Nice one. Now time to move into the BIG BUCKS (AND ECHO FRIENDLY) SAVING$$$$. Time to put vertical axis wind turbines on those thousands of cell sites.
http://www.helixwind.com/
Can you imagine the hundreds of Millions of dollars in saving with nominal up front investment? Matter of fact these cell site add-ons will probably produce more energy than the cell site needs to operate. The extra power could be fed back into the grid or help supplement power for communities. Oh, and if you were nice you could lower our bills since a substantial operating cost (powering cell sites) would be darn near "0"!!
They should also trim down the packaging inside the devices, as in stop bloating the phones with crappy trialware we don't want!!!
How about moving toward better service. Who gives a crap about the packaging when the device that is packaged barely works?
Ummm...
RING RING
Hello is this AT&T? It is? Great... I just wanted to let you know that Sprint has already started doing this and decided to take it one step further by requiring all new phones also be made of a more green technology, cut their waste products and off-set their energy usage by implementing solar panels at their HQ. . So...ummmm... Dont be upset when no one cares. Talk to you soon bye now.
CLICK
@Roger A
And if people cared about what their phones were made of or packaged in it may mean something for Sprint, but their dwindling subscriber base is proof people care more about service than eco crap.
@Mr Pips
And if people cared about actual service, then they would select Sprint or Verizon over AT&T - the difference between "service" at Sprint and AT&T is that while Im on Sprint I have service. I cant say the same for my friends on AT&T.

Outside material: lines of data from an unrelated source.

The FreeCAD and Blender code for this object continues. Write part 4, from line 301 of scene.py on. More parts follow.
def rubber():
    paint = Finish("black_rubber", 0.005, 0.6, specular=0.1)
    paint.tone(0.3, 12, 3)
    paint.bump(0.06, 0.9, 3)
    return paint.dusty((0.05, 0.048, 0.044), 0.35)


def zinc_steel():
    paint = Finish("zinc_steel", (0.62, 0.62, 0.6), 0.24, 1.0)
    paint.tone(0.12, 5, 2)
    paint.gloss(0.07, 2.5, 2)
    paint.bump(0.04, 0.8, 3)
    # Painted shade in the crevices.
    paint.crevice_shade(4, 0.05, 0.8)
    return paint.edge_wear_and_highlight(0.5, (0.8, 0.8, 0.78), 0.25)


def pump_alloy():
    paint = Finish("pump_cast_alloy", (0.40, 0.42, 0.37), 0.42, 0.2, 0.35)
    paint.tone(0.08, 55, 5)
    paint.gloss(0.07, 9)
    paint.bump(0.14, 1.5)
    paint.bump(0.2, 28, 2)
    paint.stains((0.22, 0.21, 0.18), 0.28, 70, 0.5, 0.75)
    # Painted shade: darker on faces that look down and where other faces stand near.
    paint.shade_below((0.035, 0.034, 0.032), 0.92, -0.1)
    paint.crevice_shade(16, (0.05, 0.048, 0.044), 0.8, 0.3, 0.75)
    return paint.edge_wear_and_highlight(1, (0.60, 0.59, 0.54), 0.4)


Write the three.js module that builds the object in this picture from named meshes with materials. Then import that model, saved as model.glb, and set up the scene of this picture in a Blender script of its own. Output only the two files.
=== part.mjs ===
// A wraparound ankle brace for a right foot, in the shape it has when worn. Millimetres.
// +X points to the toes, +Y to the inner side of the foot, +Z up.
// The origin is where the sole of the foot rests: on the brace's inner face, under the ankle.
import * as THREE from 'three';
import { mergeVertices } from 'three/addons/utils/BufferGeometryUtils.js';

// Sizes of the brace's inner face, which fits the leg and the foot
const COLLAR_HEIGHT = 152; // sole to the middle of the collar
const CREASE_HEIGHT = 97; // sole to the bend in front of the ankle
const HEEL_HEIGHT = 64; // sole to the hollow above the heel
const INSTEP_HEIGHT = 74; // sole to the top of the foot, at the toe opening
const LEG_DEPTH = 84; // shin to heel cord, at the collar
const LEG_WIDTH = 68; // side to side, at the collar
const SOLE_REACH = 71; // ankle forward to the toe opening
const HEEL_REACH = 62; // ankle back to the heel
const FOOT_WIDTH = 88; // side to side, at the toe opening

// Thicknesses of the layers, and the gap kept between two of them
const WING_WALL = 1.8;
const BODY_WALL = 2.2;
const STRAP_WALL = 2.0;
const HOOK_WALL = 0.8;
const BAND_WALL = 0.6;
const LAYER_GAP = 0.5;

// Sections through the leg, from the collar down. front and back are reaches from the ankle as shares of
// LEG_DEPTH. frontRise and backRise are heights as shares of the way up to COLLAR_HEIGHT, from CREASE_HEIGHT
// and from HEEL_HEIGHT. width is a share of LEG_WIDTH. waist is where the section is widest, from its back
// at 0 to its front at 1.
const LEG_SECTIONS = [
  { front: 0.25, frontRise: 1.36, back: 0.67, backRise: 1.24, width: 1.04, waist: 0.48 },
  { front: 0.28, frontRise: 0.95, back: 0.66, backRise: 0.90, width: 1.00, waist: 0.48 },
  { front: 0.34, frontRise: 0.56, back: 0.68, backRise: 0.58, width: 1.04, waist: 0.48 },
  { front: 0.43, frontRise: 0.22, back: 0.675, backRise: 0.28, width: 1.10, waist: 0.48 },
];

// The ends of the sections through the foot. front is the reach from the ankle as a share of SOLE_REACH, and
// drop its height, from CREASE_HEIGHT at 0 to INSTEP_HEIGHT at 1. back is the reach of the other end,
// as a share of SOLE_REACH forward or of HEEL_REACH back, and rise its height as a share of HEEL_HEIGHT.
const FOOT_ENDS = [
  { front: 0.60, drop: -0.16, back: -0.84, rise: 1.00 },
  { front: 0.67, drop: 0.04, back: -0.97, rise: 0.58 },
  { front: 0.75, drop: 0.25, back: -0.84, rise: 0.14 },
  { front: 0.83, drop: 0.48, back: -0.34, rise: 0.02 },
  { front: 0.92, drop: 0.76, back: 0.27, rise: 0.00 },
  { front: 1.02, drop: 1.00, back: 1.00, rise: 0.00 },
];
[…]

I don't get it...so AT&T is going green...from charging all of their loyal customers stupid charges for our phone services. I just got my mom a LG xenon and they're charging me for a freaking texting plan that she doesn't need because AT&T doesn't have a decent phone that doesn't require a plan. Stupid...
Yes, cuz lack of eco-friendly packaging is where my beef lies with AT&T, not their crap service. While 200 tons may sound like a lot, in the grand scheme of things, it's a drop in the bucket. While every little bit helps, they don't deserve any press for this mostly empty gesture.